Notre prospérité économique n’a pas à être prise en otage par des groupes radicaux et nous n’avons pas à tolérer l’existence de groupes supranationaux utilisant des tactiques illégales.
La plupart des gens proposeraient des tactiques plus agressives pour punir les militants. Mais je ne suis pas de l’avis que ça réglerait le problème. Le vrai problème est plutôt le fait que des héritières et des célébrités hollywoodiennes les encourageant à commettre des crimes et leur épargnent les conséquences en payant pour leurs frais juridiques. Et dans un monde ou ces écolos exécutent toutes leurs demandes, ce ne sont pas ces hauts placés qui ont déjà une fortune qui vont payer pour les désagréments. Ce sont les gens de la classe moyenne et ouvrière, qui vont perdre leurs emplois et voir leur mobilité sociale tirée vers le bas. Pour une solution efficace face à ce problème, il faut que les différents États-nations dans lesquels ces organisations sont actives s’unissent et s’en prennent directement aux criminels qui ont organisé et financé ce racket international.
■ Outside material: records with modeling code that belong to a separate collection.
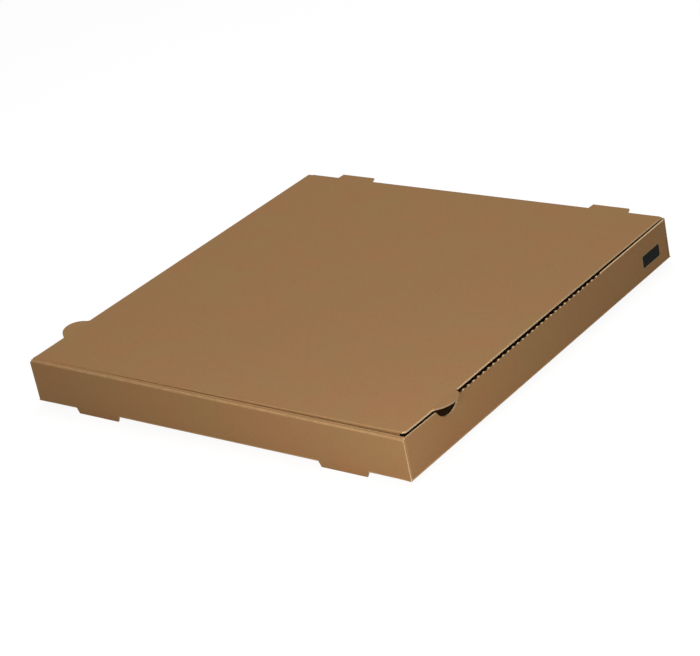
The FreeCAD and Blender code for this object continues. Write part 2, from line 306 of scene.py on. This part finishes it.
right_side = add(printed_kraft, "ShaderNodeMath", {0: sideways, 1: RIGHT_WALL_FROM},
                 operation="GREATER_THAN").outputs[0]
shader = printed_kraft.node_tree.nodes["Principled BSDF"]
tone = shader.inputs["Base Color"].links[0].from_socket
for spread, colour, cover in ((INK_SPREAD, "#a39065", 0.6), (0.0, "#0e1210", 1.0)):
    covered = add(printed_kraft, "ShaderNodeMapRange", {
        "Value": reach.outputs["Value"], "From Min": INK_CORNER + spread - INK_BLUR,
        "From Max": INK_CORNER + spread + INK_BLUR, "To Min": cover, "To Max": 0.0})
    printed = add(printed_kraft, "ShaderNodeMath", {
        0: covered.outputs["Result"], 1: right_side}, operation="MULTIPLY")
    tone = add(printed_kraft, "ShaderNodeMix", {
        "Factor": printed.outputs[0], MIX_A: tone, MIX_B: linear(colour)},
        data_type="RGBA").outputs[MIXED]
printed_kraft.node_tree.links.new(tone, shader.inputs["Base Color"])

# Cut edge of the board: torn, fuzzy paper, paler than the liners. Where the cut crosses the flutes
# it shows the wavy middle sheet between the two liners, half crushed shut by the cutting rule.
# Through the board the places run from 0 to 1, and the middle sheet sways 0.27 to each side.
FLUTE_SWAY = 0.27
FUZZ_SIZE = 0.8
cut_edge = bare_material("die_cut_board_edge")
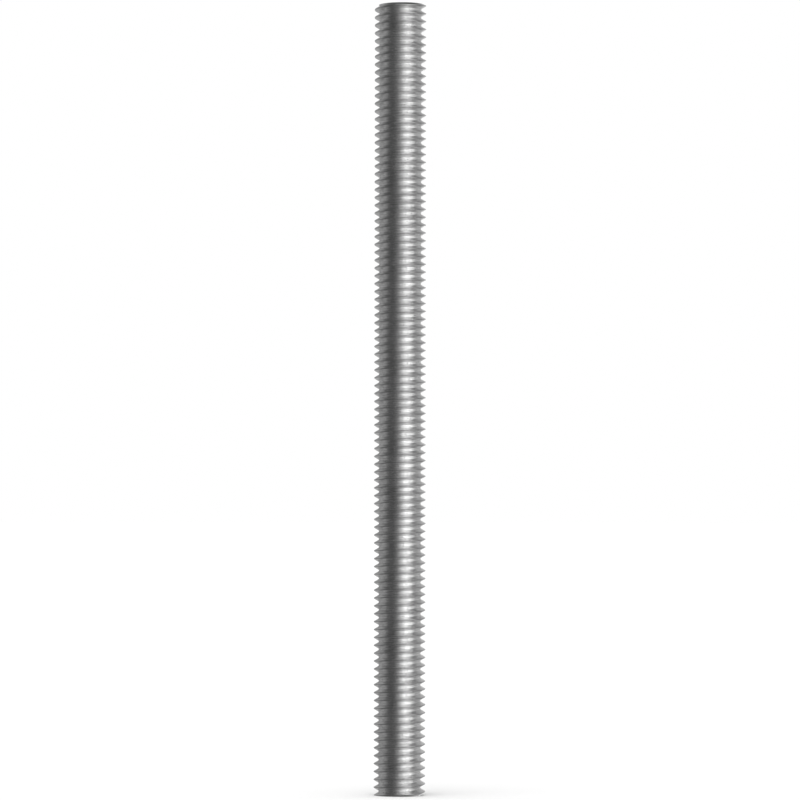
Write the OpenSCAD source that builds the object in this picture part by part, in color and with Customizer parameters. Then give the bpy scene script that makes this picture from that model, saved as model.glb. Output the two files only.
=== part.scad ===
// Metric threaded rod (all-thread).
// One steel bar with a right-hand ISO thread rolled on it from end to end, and both
// ends cut off square. It stands on its lower end, and the origin is the middle of
// that end. The thread is one ridge carried up a helix, true to the ISO 60 degree form.

/* [Thread] */
// Major diameter, over the crests (an M10 thread measures a little under 10)
major_d = 9.85; // [8:0.05:14]
// Pitch, the climb of the thread in one turn
pitch = 1.5; // [1:0.05:2]
// Angle between the two flanks of the ridge
flank_angle = 60; // [50:1:70]
// Direction around the axis in which a crest meets the lower end
start_angle = 180; // [0:5:355]

/* [Rod] */
// Length from one cut end to the other
rod_length = 151; // [40:0.5:220]

/* [Hidden] */

// The ISO form is a sharp V with an eighth of its pitch cut off the crest, and a root
// that stops at 17/24 of the height of the V.
v_height = pitch / 2 / tan(flank_angle / 2);
thread_depth = v_height * 17 / 24;
crest_width = pitch / 8;
flank_width = thread_depth * tan(flank_angle / 2);
major_r = major_d / 2;
minor_r = major_r - thread_depth;

// One pitch of the profile, as heights above the middle of the crest: the two edges of
// the crest, and then the two edges of the root.
corner_heights = [
    -crest_width / 2,
    crest_width / 2,
    crest_width / 2 + flank_width,
    pitch - crest_width / 2 - flank_width
];
corners = len(corner_heights);

// The helix runs past both ends by this many turns, where the cuts flatten it away
spare_turns = 2;
turns = ceil(rod_length / pitch) + 2 * spare_turns;

// A turn has as many sides as the whole rod can afford. The number is even, so that the
// rod is as wide to the left of its axis as to the right.
facet_budget = 12900;
rod_corners = corners * rod_length / pitch;
sides = 2 * floor(facet_budget / (4 * rod_corners));
steps = turns * sides;

// Which side of the rod a step of the helix is on, as a share of one turn
function side_share(step) = (step % sides) / sides;

// Height of the middle of the crest at a step
function crest_height(step) = pitch * (step / sides - spare_turns);

// Distance along the rod from the nearest crest
function past_crest(height) = abs(height - pitch * round(height / pitch));

// Radius of the profile at a height above any crest
function profile_r(height) =
    let (down_flank = (past_crest(height) - crest_width / 2) / tan(flank_angle / 2))
    max(minor_r, min(major_r, major_r - down_flank));

// A square cut: what reaches past an end, or all but reaches it, comes to it
cut_tolerance = 0.001;
function on_rod(height) =
    height < cut_tolerance ? 0
    : height > rod_length - cut_tolerance ? rod_length
    : height;

function thread_point(step, corner) =
    let (
        height = on_rod(crest_height(step) + corner_heights[corner]),
        r = profile_r(height - pitch * side_share(step)),
        angle = start_angle + 360 * side_share(step)
    )
    [r * cos(angle), r * sin(angle), height];

points = [
    for (step = [0 : steps])
        for (corner = [0 : corners - 1])
            thread_point(step, corner)
];

function index(step, corner) = step * corners + corner;

// The next corner up a side, where the last corner of one turn meets the first of the next
function index_above(step, corner) =
    corner + 1 < corners ? index(step, corner + 1) : index(step + sides, 0);

// Past a cut, the corners of a side fall together, and a face there has no area
function has_area(face) =
    points[face[0]] != points[face[1]]
    && points[face[1]] != points[face[2]]
    && points[face[2]] != points[face[0]];

// Two triangles fill the panel from one side of the helix to the next
function panel(step, corner) =
    let (
        here = index(step, corner),
        ahead = index(step + 1, corner),
        above = index_above(step, corner),
        above_ahead = index_above(step + 1, corner)
    )
    [[here, above, above_ahead], [here, above_ahead, ahead]];

thread_faces = [
    for (step = [0 : steps - sides - 1])
        for (corner = [0 : corners - 1])
            for (face = panel(step, corner))
                if (has_area(face)) face
];
lower_end = [for (step = [0 : sides - 1]) index(step, 0)];
upper_end = [for (back = [1 : sides]) index(steps - back, 0)];

module threaded_rod() {
    color("silver")
        polyhedron(points, concat(thread_faces, [lower_end, upper_end]), convexity = 4);
}

threaded_rod();
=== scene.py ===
from math import asin, atan2, ceil, cos, degrees, floor, pi, radians, sin, tan

import bmesh
import bpy
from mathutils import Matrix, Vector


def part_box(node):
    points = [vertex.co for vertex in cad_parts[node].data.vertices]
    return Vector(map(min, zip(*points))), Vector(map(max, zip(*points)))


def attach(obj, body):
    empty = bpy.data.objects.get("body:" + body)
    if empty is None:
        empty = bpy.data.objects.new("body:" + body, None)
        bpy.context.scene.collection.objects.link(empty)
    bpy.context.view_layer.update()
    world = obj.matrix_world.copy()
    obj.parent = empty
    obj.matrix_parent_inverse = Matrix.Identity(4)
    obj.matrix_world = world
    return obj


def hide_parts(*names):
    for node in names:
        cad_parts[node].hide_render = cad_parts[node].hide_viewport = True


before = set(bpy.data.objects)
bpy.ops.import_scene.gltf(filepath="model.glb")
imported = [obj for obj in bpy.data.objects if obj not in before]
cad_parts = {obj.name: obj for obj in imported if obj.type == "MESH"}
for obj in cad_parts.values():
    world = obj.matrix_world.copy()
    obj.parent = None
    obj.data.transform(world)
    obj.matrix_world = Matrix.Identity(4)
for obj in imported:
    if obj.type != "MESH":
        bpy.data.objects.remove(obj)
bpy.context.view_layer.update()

mm = 0.001
lowCorner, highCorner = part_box("threaded_rod")
rodLength = highCorner[2] - lowCorner[2]
crestRadius = (highCorner[0] - lowCorner[0]) / 2
print("frame loaded: rod %.1f mm long, %.2f mm over the crests" % (rodLength / mm, 2 * crestRadius / mm))


def linearColour(hexCode):
    # sRGB hex to the linear values that the shaders take
    values = [int(hexCode[i:i + 2], 16) / 255 for i in (1, 3, 5)]
    return (*[v / 12.92 if v <= 0.04045 else ((v + 0.055) / 1.055) ** 2.4 for v in values], 1.0)


def addNode(tree, kind, inputs=None, **settings):
    # one node with its settings: an input takes a value, another node's output, or a node, which
    # stands for its first output
    node = tree.nodes.new(kind)
    for name, value in settings.items():
        setattr(node, name, value)
    for name, value in (inputs or {}).items():
        if isinstance(value, bpy.types.Node):
            value = value.outputs[0]
        if isinstance(value, bpy.types.NodeSocket):
            tree.links.new(value, node.inputs[name])
        else:
            node.inputs[name].default_value = value
    return node


def newMaterial(name):
    material = bpy.data.materials.new(name)
    material.use_nodes = True
    material.node_tree.nodes.clear()
    return material, material.node_tree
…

Nous n’avons pas à ruiner notre futur pour que des élite libérales soignent leur conscience.
PS : Last Génération Canada se fait appeler “Dernière Génération Canada” sur l’onglet français de leur site. Cependant, malgré leur présence à Montréal et la présence de leur onglet français; leur communication est quasi exclusivement en anglais, leur onglet français est moins développé que leur onglet anglais (certaines sections ne sont même pas traduites Le représentant à qui j’ai donné une entrevue a aussi nommé l’organisation Last Generation. Considérant le caractère très “Canadian” de leur organisation, j’ai jugé plus pertinent de les appeler par leur nom anglophone.